As a Jewish believer in Jesus, I have also noticed tendencies among many Gentile Christians to speak for Jews. Rather than centering Jewish stories and beliefs in an attempt to stand in solidarity with the Jewish community, Christians prioritize their own comfort. This is especially grave because of the increase in antisemitic attacks happening throughout the United States.

If Christians want to love their Jewish neighbors, then they must be willing to listen to the whole story and not just the parts that are easy to hear; weeping with those who weep requires decentering yourself and putting the voices of the oppressed first, regardless of how comfortable or uncomfortable hearing those stories may be.

Maus is not meant to be a comfortable or “appropriate” story about the Holocaust. This is because it was written by a Jewish author about his own family’s experiences under the Nazi regime. The school board may say they are attempting to protect kids from inappropriate content but in reality, they are allowing antisemitism to fester by preventing non-Jewish kids from understanding the whole truth of the Holocaust and empathizing on a deeper level with the Jews in their lives.

Maus invites non-Jewish readers to see the horrors of the Holocaust and sit with the discomfort of the truth about antisemitic violence.
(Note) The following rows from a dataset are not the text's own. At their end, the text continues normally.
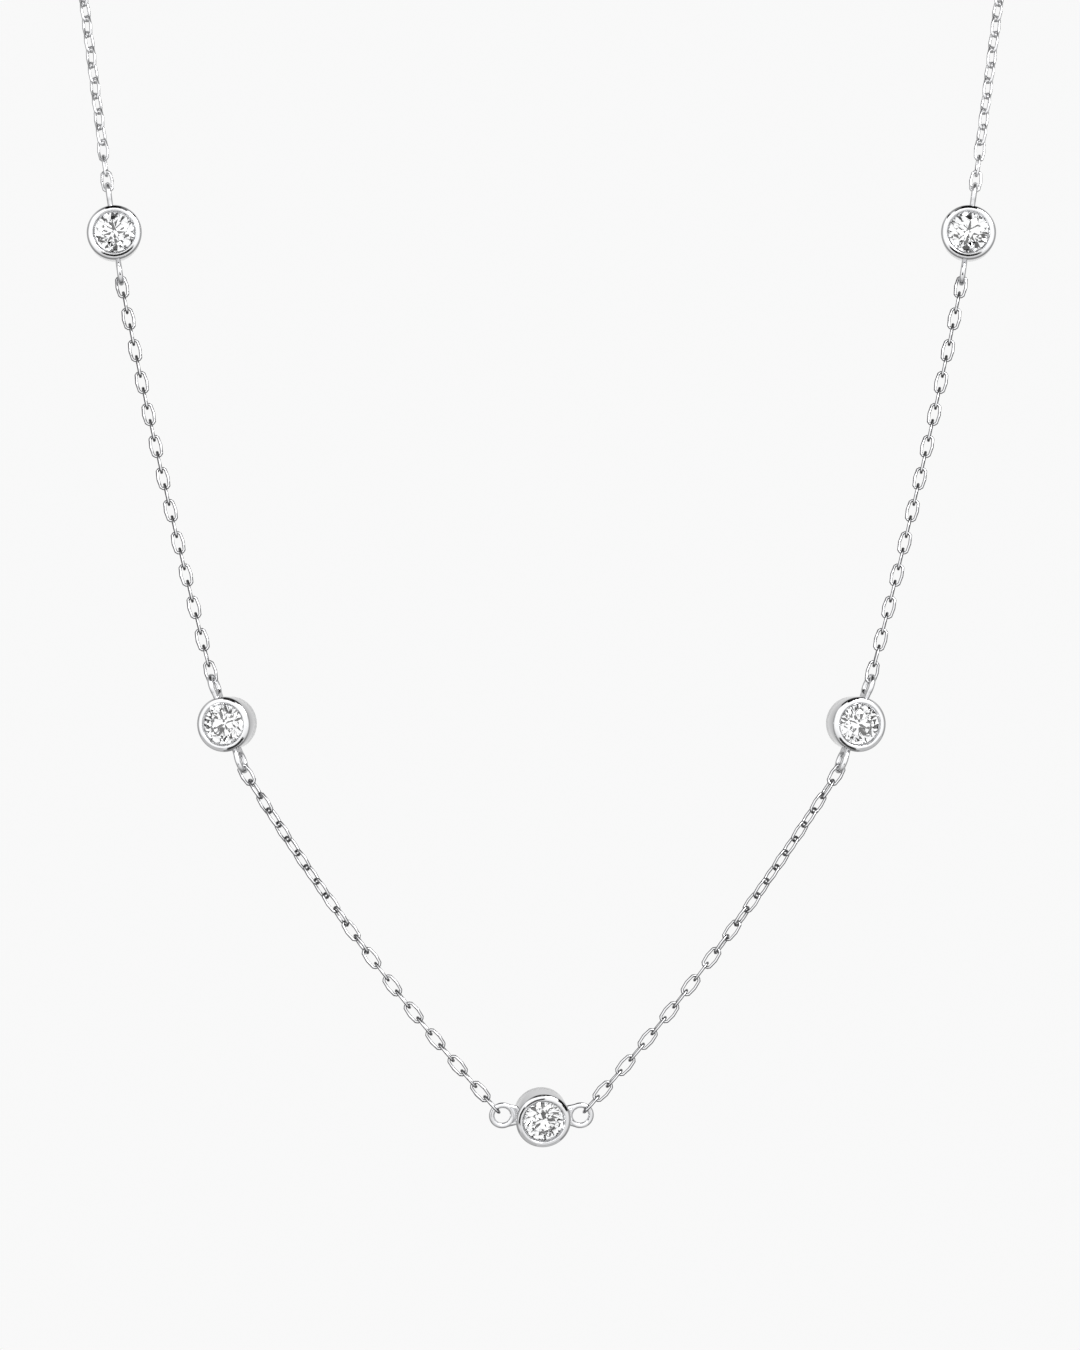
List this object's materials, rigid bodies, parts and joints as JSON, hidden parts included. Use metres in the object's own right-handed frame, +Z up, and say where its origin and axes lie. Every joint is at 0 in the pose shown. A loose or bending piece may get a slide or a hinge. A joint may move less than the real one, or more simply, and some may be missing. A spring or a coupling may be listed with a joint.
{
  "type": "diamond station necklace",
  "caption": "Necklace in its worn form: round diamonds in smooth rubbed-over collars, set along a fine oval-link chain.",
  "frame": {"origin": "middle of the clasp at the nape, where the necklace rests on the back of the neck", "axes": "+Z up as worn, -Y towards the front of the wearer, +X to the right as seen from the front"},
  "size_m": [0.0866, 0.0714, 0.1444],
  "materials": {
    "white_metal": "polished",
    "diamond": "cut and polished"
  },
  "bodies": {
    "root": {"centre_setting": "white_metal", "centre_diamond": "diamond", "left_inner_setting": "white_metal", "left_inner_diamond": "diamond", "right_inner_setting": "white_metal", "right_inner_diamond": "diamond", "left_outer_setting": "white_metal", "left_outer_diamond": "diamond", "right_outer_setting": "white_metal", "right_outer_diamond": "diamond", "left_inner_chain": "white_metal", "right_inner_chain": "white_metal", "left_outer_chain": "white_metal", "right_outer_chain": "white_metal", "left_back_chain": "white_metal", "right_back_chain": "white_metal", "clasp": "white_metal"}
  },
  "joints": []
}
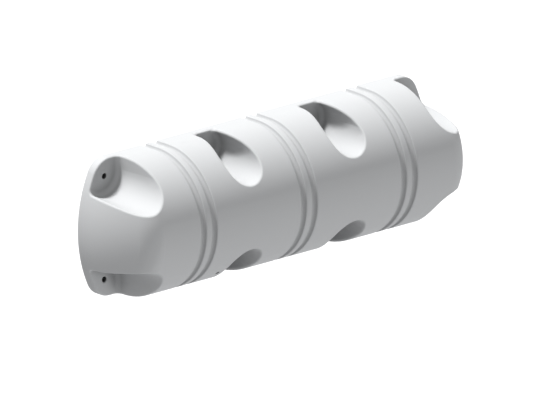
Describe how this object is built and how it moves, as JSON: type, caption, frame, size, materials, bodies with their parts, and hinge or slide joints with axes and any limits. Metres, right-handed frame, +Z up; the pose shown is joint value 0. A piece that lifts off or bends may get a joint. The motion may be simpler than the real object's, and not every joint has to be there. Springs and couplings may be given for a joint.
{
  "type": "dock fender",
  "caption": "Half-round moulded dock fender with a flat back, paired grooves round the front, dished ends and recessed screw wells.",
  "frame": {"origin": "middle of the flat back face, halfway along the length and halfway up", "axes": "+X along the length, +Y square out of the flat back towards the quay or pile, +Z up as mounted; the round front faces -Y"},
  "size_m": [0.694, 0.1395, 0.22],
  "materials": {
    "fender_plastic": "satin, light grey white moulded plastic"
  },
  "bodies": {
    "root": {"fender_body": "fender_plastic"}
  },
  "joints": []
}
This is what makes it powerful. Therefore, banning Maus is not just about condemning this one specific book. Banning Maus is ultimately about choosing the comfort of the dominant culture over the voices of those who were most directly impacted by Nazi atrocities. This is why choosing another, “more appropriate” book misses the point. The point is to decenter the comfort of the dominant culture and recenter those who are hurting and weeping. It is only through reading books like Maus that non-Jews can truly stand with and love their Jewish neighbors in light of the whole, uncomfortable truth.